You should also be able to easily see how monitoring of this nature could easily translate into the monitoring of SCADA or Industrial Control System environments, the financial trading floor, or any other industry where equipment requires constant real-time process monitoring in addition to a technological security requirement.
Security is a constantly evolving problem and, as we move forward, we'll need access to additional disparate data sources above and beyond security controls if we hope to grasp what is happening in our organizations. Try to think five moves ahead like chess, and see if you can identify the problematic pain points for data and user protection in your enterprise beyond the scope of your current control.
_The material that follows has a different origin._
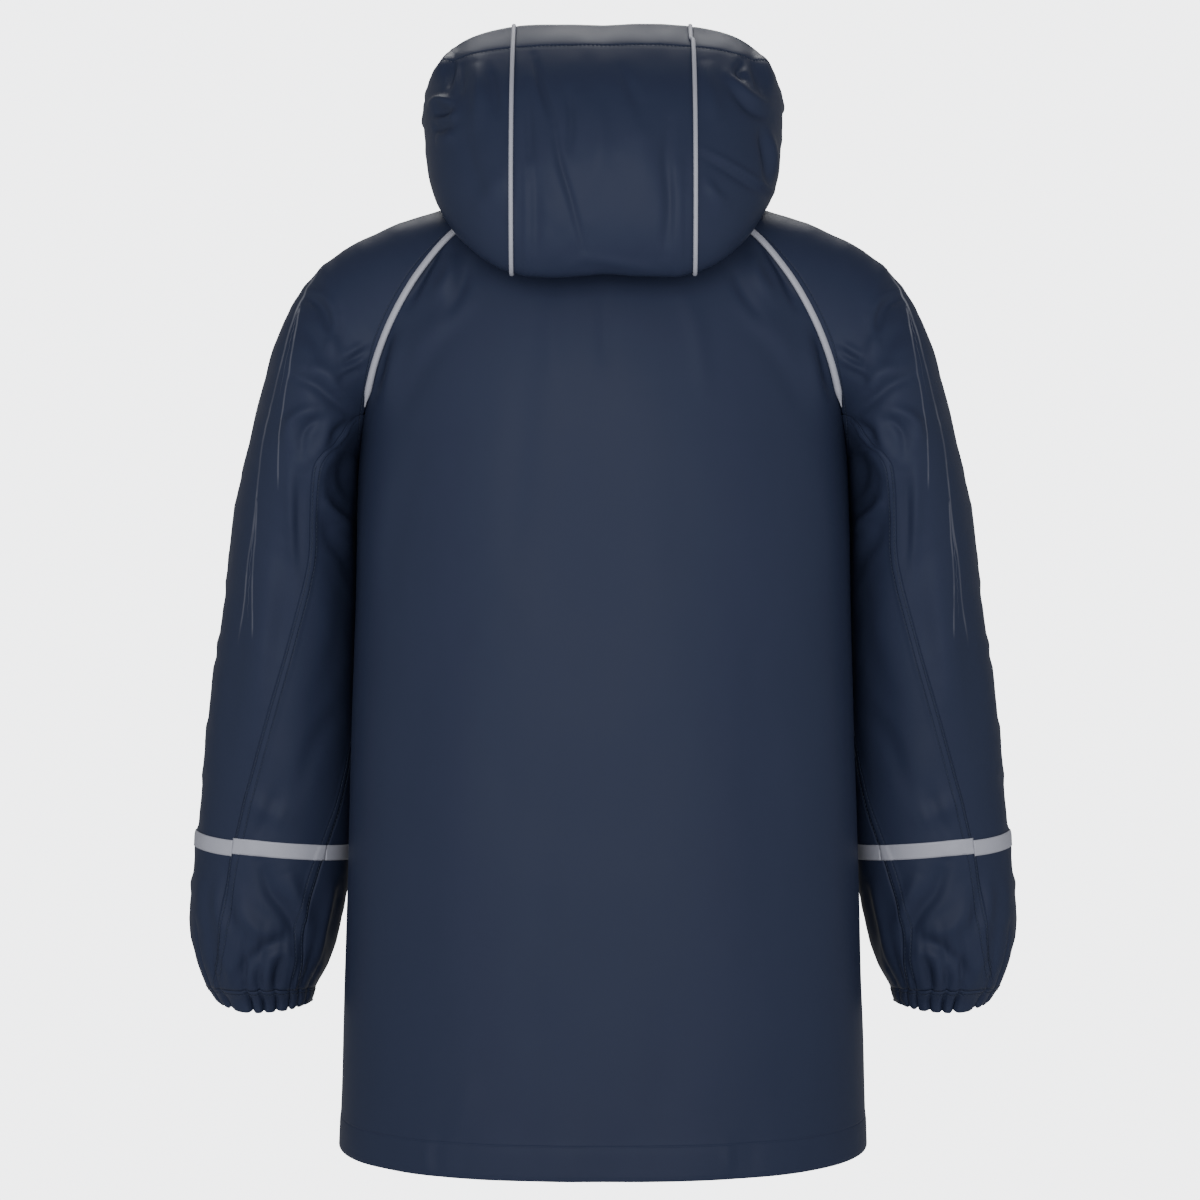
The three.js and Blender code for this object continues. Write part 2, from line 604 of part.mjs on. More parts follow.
// Zip: a tape inside each front, a slider over the two and a pull tab that swings on its pin
function addZip() {
  const depth = cloth.wall + zip.gap;
  const stops = [0, 0.05, 0.1, 0.15, 0.2, 0.3, 0.4, 0.55, 0.7, 0.85, 1, 1.25, 1.5, 1.75, 2];
  const inside = (x, t) => {
    const s = frontShare(x, t);
    const range = { s0: -1, s1: 1, t0: 0, t1: 2 };
    const normal = normalAt((a, v) => trunkPoint("front", a, v), s, t, range);
    return trunkPoint("front", s, t).addScaledVector(normal, -depth);
  };
  for (const [name, mirror] of [["zip_tape_left", false], ["zip_tape_right", true]]) {
    const options = { wall: zip.tapeWall, gap: 0, mirror };
    const low = () => zip.toothGap / 2;
    const high = () => zip.toothGap / 2 + zip.tapeWidth;
    addPiece(name, clothWall(inside, low, high, stops, 3, options), "zipTape");
  }

  const seat = inside(0, slider.at);
  const down = inside(0, slider.at + 0.02).sub(seat).normalize();
  const out = down.clone().cross(vector(1, 0, 0)).normalize();
  const placed = new THREE.Matrix4().makeBasis(vector(-1, 0, 0), down, out);
  placed.setPosition(seat.addScaledVector(out, zip.gap));
  const block = (width, length, height, x, y, z) =>
    solidOf(new THREE.BoxGeometry(width, length, height).translate(x, y, z));
  const rod = (radius, length, z) =>
    solidOf(new THREE.CylinderGeometry(radius, radius, length, 20).rotateZ(Math.PI / 2).translate(0, 0, z));
  const pinAt = slider.wall + cheek.height - cheek.pinBelowTop;
  const halfInner = pull.width / 2 + pull.play;
  const cheekX = halfInner + cheek.wall / 2;
  const cheekZ = slider.wall - cheek.sunk + cheek.height / 2;
  const body = block(slider.width, slider.length, slider.wall, 0, 0, slider.wall / 2)
    .add(block(cheek.wall, cheek.length, cheek.height, -cheekX, 0, cheekZ))
    .add(block(cheek.wall, cheek.length, cheek.height, cheekX, 0, cheekZ))
    .add(rod(pull.pin, 2 * halfInner + 1, pinAt));
  addPiece("zip_slider", fromManifold(body, placed), "zipMetal");

  const eyeHole = new THREE.CylinderGeometry(pullEye.radius, pullEye.radius, pull.wall + 2, 16)
    .rotateX(Math.PI / 2)
    .translate(0, pull.length - pullEye.fromEnd, 0);
  const tab = block(pull.width, pull.length - pull.start, pull.wall, 0, (pull.length + pull.start) / 2, 0)
    .add(rod(pull.knuckle, pull.width, 0))
    .subtract(rod(pull.pin + pull.play, pull.width + 2, 0))
    .subtract(solidOf(eyeHole));
  const hang = new THREE.Matrix4().makeRotationX(radians(pull.tilt));
  const onPin = placed.clone().multiply(new THREE.Matrix4().makeTranslation(0, 0, pinAt)).multiply(hang);
  addPiece("zip_pull", fromManifold(tab, onPin), "zipMetal");
}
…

If I could ingrain anything into your minds from this blog post, it's that a SIEM solution that was incubated 10 years ago will likely be unable to claim true big-data-security support without embracing big data technology and concepts. There simply isn't a big-data "easy button," regardless of what you might be told.
To learn more about big data security, why not join me, Forrester’s John Kindervag, and Splunk’s Mark Seward in Austin this coming weekend for South by Southwest Interactive and our panel called the "Big Data Smackdown on Cybersecurity."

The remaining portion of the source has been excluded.